**EXERCISE REQUIREMENTS**
Copy out lines with the word "axes" from the material that follows.

**DATASET EXTRACT**
# # # #
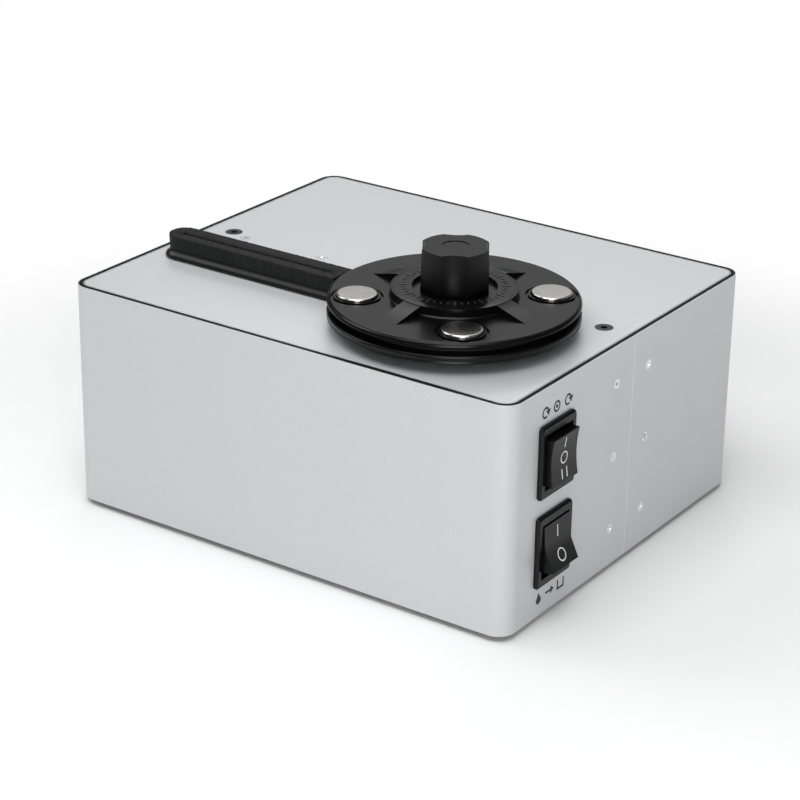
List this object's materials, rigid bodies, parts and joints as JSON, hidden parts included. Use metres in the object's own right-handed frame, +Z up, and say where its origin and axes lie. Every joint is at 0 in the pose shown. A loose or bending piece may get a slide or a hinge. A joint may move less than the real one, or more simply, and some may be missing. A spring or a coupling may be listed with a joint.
{
  "type": "record cleaning machine",
  "caption": "Low box-shaped record cleaning machine of aluminium composite with a screw-down disc clamp, two side rocker switches and a loose wash brush.",
  "frame": {"origin": "middle of the machine's box in plan, on the plane that the feet stand on", "axes": "+Z up, +X towards the side with the two switches, -Y towards the long front face, +Y towards the rear fittings"},
  "size_m": [0.2582, 0.225, 0.1549],
  "materials": {
    "aluminium_skin": "fine satin coated aluminium",
    "panel_core": "black polyethylene core",
    "black_steel": "black powder coat",
    "raw_aluminium": "mill finish",
    "zinc_steel": "bright zinc plate",
    "black_screw": "dark plated steel",
    "rubber": "black rubber",
    "switch_black": "semi-gloss moulded nylon",
    "brass": "plain brass",
    "bronze": "sintered bronze",
    "black_anodised": "black anodised aluminium",
    "moulded_black": "satin moulded black plastic",
    "steel_shaft": "ground steel",
    "steel_plug": "satin stainless steel",
    "motor_can": "plated steel can",
    "grey_plastic": "natural polypropylene",
    "hose": "rubber hose",
    "capacitor": "aluminium can",
    "board": "glass fibre board",
    "bristle": "soft black hair"
  },
  "bodies": {
    "cabinet": {"front_wrap_skins": "aluminium_skin", "front_wrap_core": "panel_core", "rear_wrap_skins": "aluminium_skin", "rear_wrap_core": "panel_core", "top_plate_skins": "aluminium_skin", "top_plate_core": "panel_core", "base_plate": "black_steel", "panel_rails": "raw_aluminium", "seam_brackets": "zinc_steel", "seam_screws": "zinc_steel", "deck_screws": "black_screw", "tank_screws": "zinc_steel", "base_screws": "zinc_steel", "feet": "rubber", "motor_switch_body": "switch_black", "vacuum_switch_body": "switch_black", "switch_terminals": "brass", "bearing_flange": "black_anodised", "bearing_bush": "bronze", "drive_screws": "zinc_steel", "motor_plate": "black_steel", "motor_standoffs": "raw_aluminium", "gearbox": "motor_can", "gear_motor": "motor_can", "turbine_case": "grey_plastic", "turbine_motor": "motor_can", "turbine_bracket": "black_steel", "suction_hose": "hose", "tank": "grey_plastic", "tank_lid": "grey_plastic", "arm_port": "moulded_black", "arm_hose": "hose", "drain_spout": "moulded_black", "drain_hose": "hose", "exhaust_grille": "moulded_black", "power_inlet": "switch_black", "inlet_pins": "brass", "rear_screws": "zinc_steel", "run_capacitor": "capacitor", "terminal_board": "board"},
    "platter": {"platter": "black_anodised", "platter_mat": "rubber", "spindle": "steel_shaft", "drive_coupling": "steel_shaft", "output_shaft": "steel_shaft"},
    "clamp": {"clamp_disc": "moulded_black", "clamp_seal": "rubber", "clamp_plugs": "steel_plug"},
    "knob": {"clamp_knob": "moulded_black", "knob_insert": "brass", "knob_retainer": "steel_shaft"},
    "motor_rocker": {"motor_rocker": "switch_black"},
    "vacuum_rocker": {"vacuum_rocker": "switch_black"},
    "turbine_rotor": {"impeller": "grey_plastic", "turbine_shaft": "steel_shaft"},
    "drain_plug": {"drain_plug": "rubber"},
    "fuse_drawer": {"fuse_drawer": "switch_black"},
    "brush": {"brush_body": "moulded_black", "brush_bristles": "bristle"}
  },
  "joints": [
    {"name": "platter_spin", "type": "hinge", "parent": "cabinet", "child": "platter", "pos_m": [0.04892, -0.049, 0.1244], "axis": [0, 0, 1], "continuous": true},
    {"name": "clamp_lift", "type": "slide", "parent": "platter", "child": "clamp", "axis": [0, 0, 1], "range_m": [0, 0.009]},
    {"name": "knob_turn", "type": "hinge", "parent": "clamp", "child": "knob", "pos_m": [0.04892, -0.049, 0.134], "axis": [0, 0, 1], "range_deg": [0, 2160]},
    {"name": "motor_rocker_tilt", "type": "hinge", "parent": "cabinet", "child": "motor_rocker", "pos_m": [0.11812, -0.07475, 0.08], "axis": [0, 1, 0], "range_deg": [-12, 12]},
    {"name": "vacuum_rocker_tilt", "type": "hinge", "parent": "cabinet", "child": "vacuum_rocker", "pos_m": [0.11812, -0.07475, 0.036], "axis": [0, 1, 0], "range_deg": [0, 28]},
    {"name": "turbine_spin", "type": "hinge", "parent": "cabinet", "child": "turbine_rotor", "pos_m": [0.02992, 0.0355, 0.068], "axis": [1, 0, 0], "continuous": true},
    {"name": "drain_plug_pull", "type": "slide", "parent": "cabinet", "child": "drain_plug", "axis": [0, 1, 0], "range_m": [0, 0.016]},
    {"name": "fuse_drawer_pull", "type": "slide", "parent": "cabinet", "child": "fuse_drawer", "axis": [0, 1, 0], "range_m": [0, 0.018]},
    {"name": "brush_lift", "type": "slide", "parent": "cabinet", "child": "brush", "axis": [0, 0, 1], "range_m": [0, 0.04]}
  ],
  "couplings": [
    {"joint": "knob_turn", "follows": "clamp_lift", "rad_per_m": 4188.8}
  ]
}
# # # #
**WRITTEN RESPONSE**
List this object's materials, rigid bodies, parts and joints as JSON, hidden parts included. Use metres in the object's own right-handed frame, +Z up, and say where its origin and axes lie. Every joint is at 0 in the pose shown. A loose or bending piece may get a slide or a hinge. A joint may move less than the real one, or more simply, and some may be missing. A spring or a coupling may be listed with a joint.
  "frame": {"origin": "middle of the machine's box in plan, on the plane that the feet stand on", "axes": "+Z up, +X towards the side with the two switches, -Y towards the long front face, +Y towards the rear fittings"},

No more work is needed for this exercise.